## BEGIN GIVEN ENTRIES
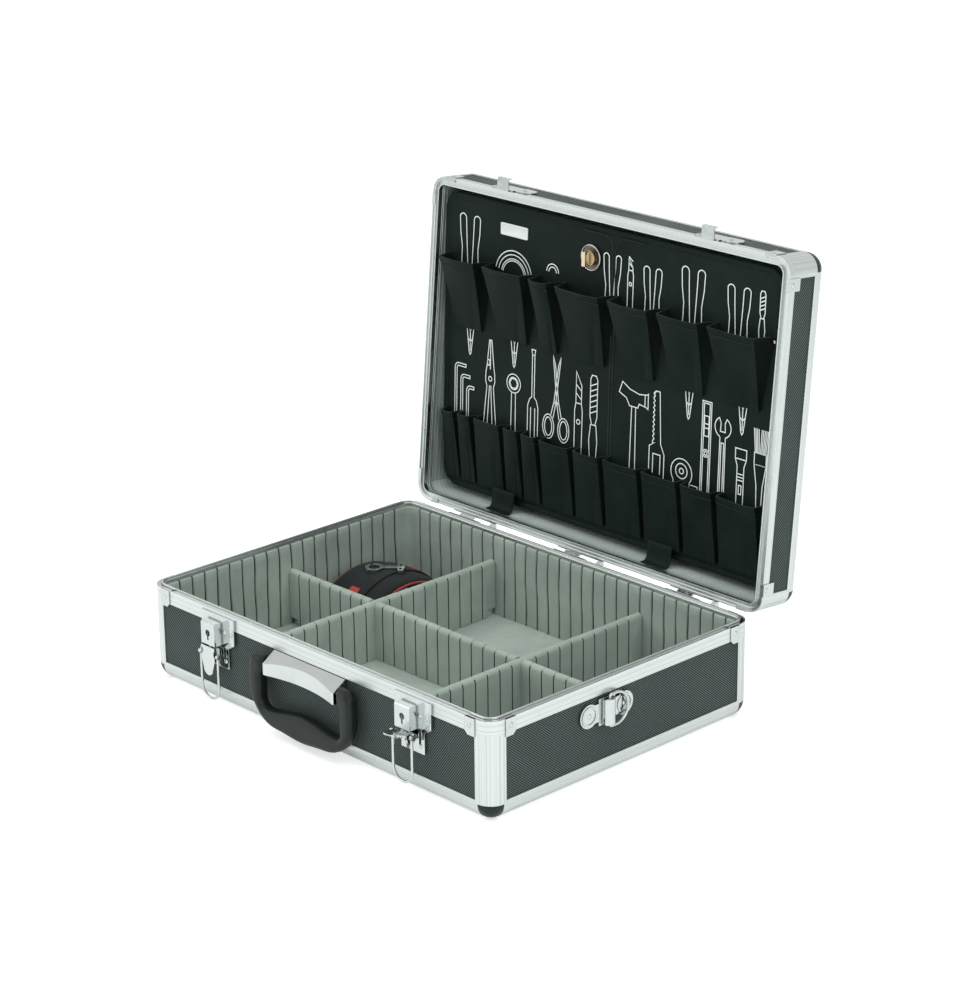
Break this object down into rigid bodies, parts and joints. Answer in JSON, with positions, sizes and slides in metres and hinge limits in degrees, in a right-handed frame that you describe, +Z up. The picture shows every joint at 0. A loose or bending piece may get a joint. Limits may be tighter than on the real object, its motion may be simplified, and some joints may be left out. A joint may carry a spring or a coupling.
{
  "type": "hard tool case",
  "caption": "Aluminium-framed hard tool case with hinged lid, key latches, carrying handle, grooved dividers and a fold-down tool pallet.",
  "frame": {"origin": "centre of the base's underside, on the plane that the case stands on", "axes": "+Z up out of the base, -Y towards the latches and the handle, +X to the right as seen from the latches"},
  "size_m": [0.4784, 0.4526, 0.4346],
  "materials": {
    "extrusion": "satin anodised extrusion",
    "plated": "bright nickel-chrome plated pressed steel",
    "panel": "fine diagonal-ribbed laminate",
    "moulding": "grained moulding",
    "grip": "soft satin grip",
    "lining": "grooved suede-faced foam lining",
    "vinyl": "black embossed vinyl",
    "webbing": "padded woven webbing with red piping",
    "brass": "polished brass"
  },
  "bodies": {
    "base": {"base_rim": "extrusion", "base_panel_front": "panel", "base_panel_back": "panel", "base_panel_left": "panel", "base_panel_right": "panel", "base_panel_bottom": "panel", "base_posts": "extrusion", "base_edge_rails": "extrusion", "base_ball_corners": "moulding", "base_brackets": "plated", "base_rivets": "plated", "base_lining_long": "lining", "base_lining_short": "lining", "base_lining_floor": "lining", "latch_plates": "plated", "handle_bracket": "plated", "handle_pins": "plated", "ring_plates": "plated", "hinge_base_leaves": "plated", "hinge_pins": "plated"},
    "lid": {"lid_rim": "extrusion", "lid_panel_front": "panel", "lid_panel_back": "panel", "lid_panel_left": "panel", "lid_panel_right": "panel", "lid_panel_top": "panel", "lid_posts": "extrusion", "lid_edge_rails": "extrusion", "lid_ball_corners": "moulding", "lid_brackets": "plated", "lid_rivets": "plated", "lid_lining_long": "lining", "lid_lining_short": "lining", "lid_lining_top": "lining", "keepers": "plated", "hinge_lid_leaves": "plated", "pallet_catch": "plated", "pallet_tabs_lid": "vinyl"},
    "tool_pallet": {"pallet_board": "vinyl", "pallet_pockets_upper": "vinyl", "pallet_pockets_lower": "vinyl", "pallet_tabs": "vinyl", "turn_lock_rose": "brass"},
    "divider_set": {"divider_long": "lining", "divider_cross_left": "lining", "divider_cross_right": "lining"},
    "strap_pad": {"shoulder_pad": "webbing", "strap_hook": "plated"},
    "turn_lock": {"turn_lock_knob": "brass"},
    "lever_left": {"latch_lever_left": "plated"},
    "lever_right": {"latch_lever_right": "plated"},
    "studs_left": {"bail_studs_left": "plated"},
    "studs_right": {"bail_studs_right": "plated"},
    "bail_left": {"latch_bail_left": "plated"},
    "bail_right": {"latch_bail_right": "plated"},
    "carrying_handle": {"handle": "grip"},
    "ring_left": {"strap_ring_left": "plated"},
    "ring_right": {"strap_ring_right": "plated"}
  },
  "joints": [
    {"name": "lid_hinge", "type": "hinge", "parent": "base", "child": "lid", "pos_m": [0, 0.17, 0.089], "axis": [-1, 0, 0], "range_deg": [-95.2, 0]},
    {"name": "lever_left_pivot", "type": "hinge", "parent": "base", "child": "lever_left", "pos_m": [-0.132, -0.173, 0.056], "axis": [-1, 0, 0], "range_deg": [0, 104]},
    {"name": "lever_right_pivot", "type": "hinge", "parent": "base", "child": "lever_right", "pos_m": [0.132, -0.173, 0.056], "axis": [-1, 0, 0], "range_deg": [-104, 4]},
    {"name": "studs_left_turn", "type": "hinge", "parent": "lever_left", "child": "studs_left", "pos_m": [-0.132, -0.17418, 0.05346], "axis": [-1, 0, 0], "range_deg": [-130, 25]},
    {"name": "studs_right_turn", "type": "hinge", "parent": "lever_right", "child": "studs_right", "pos_m": [0.132, -0.17518, 0.05776], "axis": [-1, 0, 0], "range_deg": [-25, 130]},
    {"name": "bail_left_swing", "type": "hinge", "parent": "studs_left", "child": "bail_left", "pos_m": [-0.132, -0.17418, 0.05346], "axis": [-1, 0, 0], "range_deg": [-6, 182]},
    {"name": "bail_right_swing", "type": "hinge", "parent": "studs_right", "child": "bail_right", "pos_m": [0.132, -0.17518, 0.05776], "axis": [-1, 0, 0], "range_deg": [-6, 182]},
    {"name": "handle_swing", "type": "hinge", "parent": "base", "child": "carrying_handle", "pos_m": [0, -0.1745, 0.07], "axis": [-1, 0, 0], "range_deg": [0, 100]},
    {"name": "ring_left_swing", "type": "hinge", "parent": "base", "child": "ring_left", "pos_m": [-0.2346, -0.026, 0.065], "axis": [0, 0, 1], "range_deg": [0, 175]},
    {"name": "ring_right_swing", "type": "hinge", "parent": "base", "child": "ring_right", "pos_m": [0.2346, -0.026, 0.065], "axis": [0, 0, -1], "range_deg": [0, 175]},
    {"name": "pallet_fold", "type": "hinge", "parent": "lid", "child": "tool_pallet", "pos_m": [0, 0.2027, 0.104], "axis": [1, 0, 0], "range_deg": [0, 60]},
    {"name": "turn_lock_turn", "type": "hinge", "parent": "tool_pallet", "child": "turn_lock", "pos_m": [-0.018, 0.21066, 0.37625], "axis": [0, -0.9995, 0.0332], "range_deg": [0, 90]},
    {"name": "divider_lift", "type": "slide", "parent": "base", "child": "divider_set", "axis": [0, 0, 1], "range_m": [0, 0.036]},
    {"name": "pad_lift", "type": "slide", "parent": "base", "child": "strap_pad", "axis": [0, 0, 1], "range_m": [0, 0.03]}
  ],
  "couplings": [
    {"joint": "studs_left_turn", "follows": "lever_left_pivot", "ratio": -1},
    {"joint": "studs_right_turn", "follows": "lever_right_pivot", "ratio": -1}
  ]
}
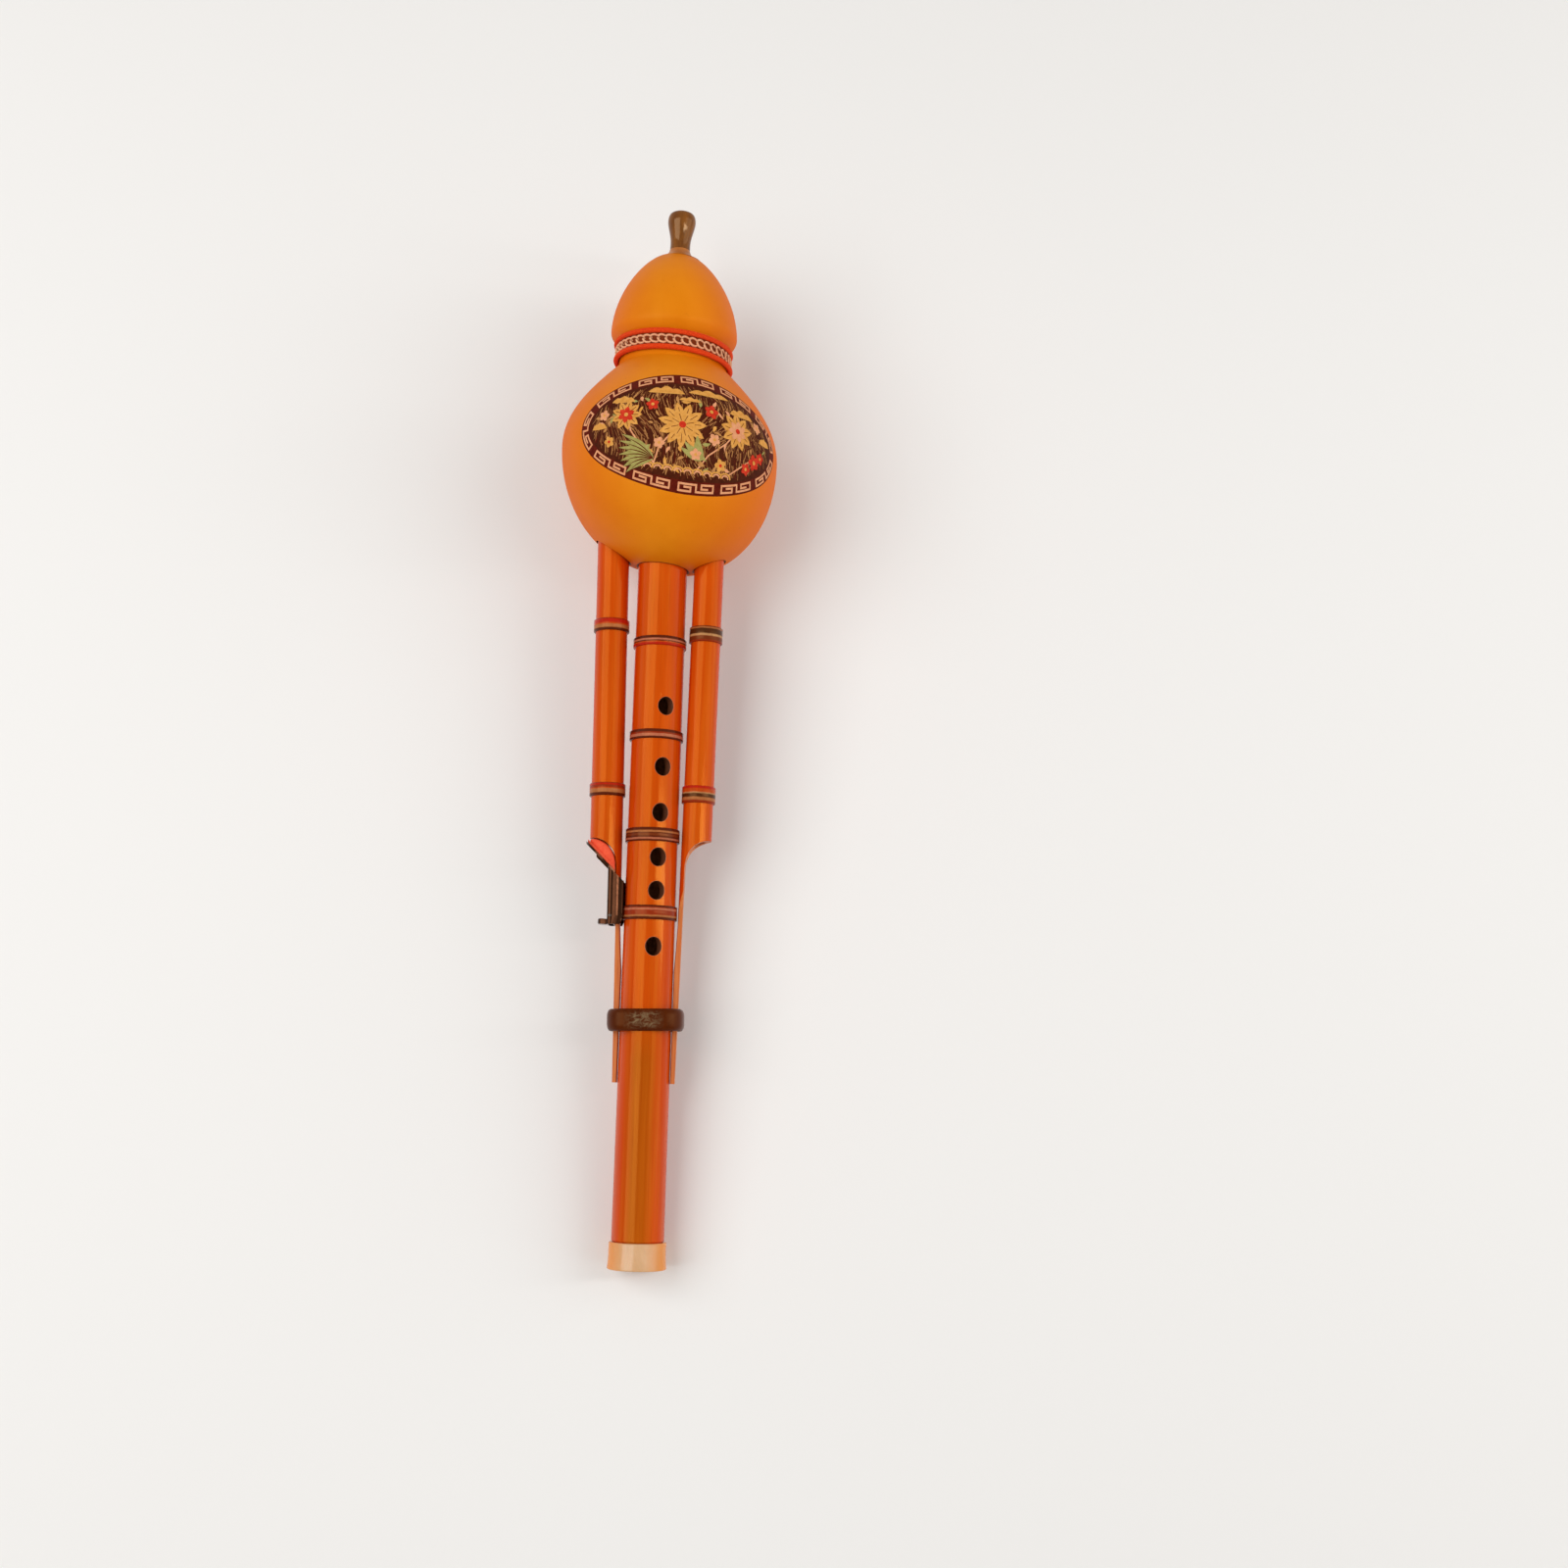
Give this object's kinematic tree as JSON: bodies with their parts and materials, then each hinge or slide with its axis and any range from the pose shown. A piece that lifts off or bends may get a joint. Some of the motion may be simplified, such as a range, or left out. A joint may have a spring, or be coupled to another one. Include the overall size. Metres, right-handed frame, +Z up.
{
  "type": "hulusi",
  "caption": "Free-reed flute with a gourd wind chamber, a fingered melody pipe between scooped drone pipes, a sprung drone key, club-shaped mouthpiece, clasp ring and banded lacquered bamboo.",
  "frame": {"origin": "centre of the box at its base: the ground plane that the gourd's back and the foot ferrule's edge rest on", "axes": "+Y from the foot towards the mouthpiece (the pipe rises 5.5 degrees that way), +Z up, out of the side with the finger holes, +X to the side away from the key"},
  "size_m": [0.0854, 0.4194, 0.0819],
  "materials": {
    "gourd_skin": "amber lacquered gourd skin, satin",
    "beeswax": "brown beeswax, dull",
    "red_cord": "twisted red cord",
    "pale_chain": "pale silky cord loops",
    "brown_horn": "polished translucent brown horn",
    "amber_glue": "set amber glue, glossy",
    "lacquered_bamboo": "orange-brown lacquered bamboo, glossy",
    "cork": "plain cork",
    "line_band": "lacquered dark line band",
    "brass": "filed brass sheet",
    "milky_ring": "polished milky translucent ring",
    "dark_horn": "polished mottled dark horn",
    "black_nickel": "black nickel plate, glossy",
    "steel": "plain steel",
    "red_pad": "soft salmon-red pad"
  },
  "bodies": {
    "body": {"gourd": "gourd_skin", "gourd_seal_main": "beeswax", "gourd_seal_left": "beeswax", "gourd_seal_right": "beeswax", "waist_cord_lower": "red_cord", "waist_chain": "pale_chain", "waist_cord_upper": "red_cord", "mouthpiece": "brown_horn", "mouthpiece_seal": "amber_glue", "main_pipe": "lacquered_bamboo", "main_pipe_plug": "cork", "main_pipe_band_1": "line_band", "main_pipe_band_2": "line_band", "main_pipe_band_3": "line_band", "main_pipe_band_4": "line_band", "main_reed_plate": "brass", "foot_ferrule": "milky_ring", "clasp_ring": "dark_horn", "left_drone": "lacquered_bamboo", "left_drone_plug": "cork", "left_drone_band_1": "line_band", "left_drone_band_2": "line_band", "left_reed_plate": "brass", "right_drone": "lacquered_bamboo", "right_drone_plug": "cork", "right_drone_band_1": "line_band", "right_drone_band_2": "line_band", "key_saddle": "black_nickel", "key_pin": "steel"},
    "key": {"key_lever": "black_nickel", "key_pad": "red_pad", "key_spring": "steel"},
    "main_tongue": {"main_reed_tongue": "brass"},
    "left_tongue": {"left_reed_tongue": "brass"}
  },
  "joints": [
    {"name": "drone_key", "type": "hinge", "parent": "body", "child": "key", "pos_m": [-0.01591, -0.07775, 0.02354], "axis": [0, -0.0953, 0.9954], "range_deg": [0, 22], "stiffness_Nm_per_rad": 0.01, "springref_deg": -28.65},
    {"name": "main_reed_flex", "type": "hinge", "parent": "body", "child": "main_tongue", "pos_m": [-0.0011, 0.07963, 0.04738], "axis": [1, 0, 0], "range_deg": [-4, 4], "stiffness_Nm_per_rad": 0.0003},
    {"name": "left_reed_flex", "type": "hinge", "parent": "body", "child": "left_tongue", "pos_m": [-0.02102, 0.08047, 0.04456], "axis": [0.9999, 0.0156, 0.0015], "range_deg": [-4, 4], "stiffness_Nm_per_rad": 0.0001}
  ]
}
## END GIVEN ENTRIES
* _GOAL_
Gather and return every line that holds the string "object".

* _OUTPUT FOR THIS TASK_
Break this object down into rigid bodies, parts and joints. Answer in JSON, with positions, sizes and slides in metres and hinge limits in degrees, in a right-handed frame that you describe, +Z up. The picture shows every joint at 0. A loose or bending piece may get a joint. Limits may be tighter than on the real object, its motion may be simplified, and some joints may be left out. A joint may carry a spring or a coupling.
Give this object's kinematic tree as JSON: bodies with their parts and materials, then each hinge or slide with its axis and any range from the pose shown. A piece that lifts off or bends may get a joint. Some of the motion may be simplified, such as a range, or left out. A joint may have a spring, or be coupled to another one. Include the overall size. Metres, right-handed frame, +Z up.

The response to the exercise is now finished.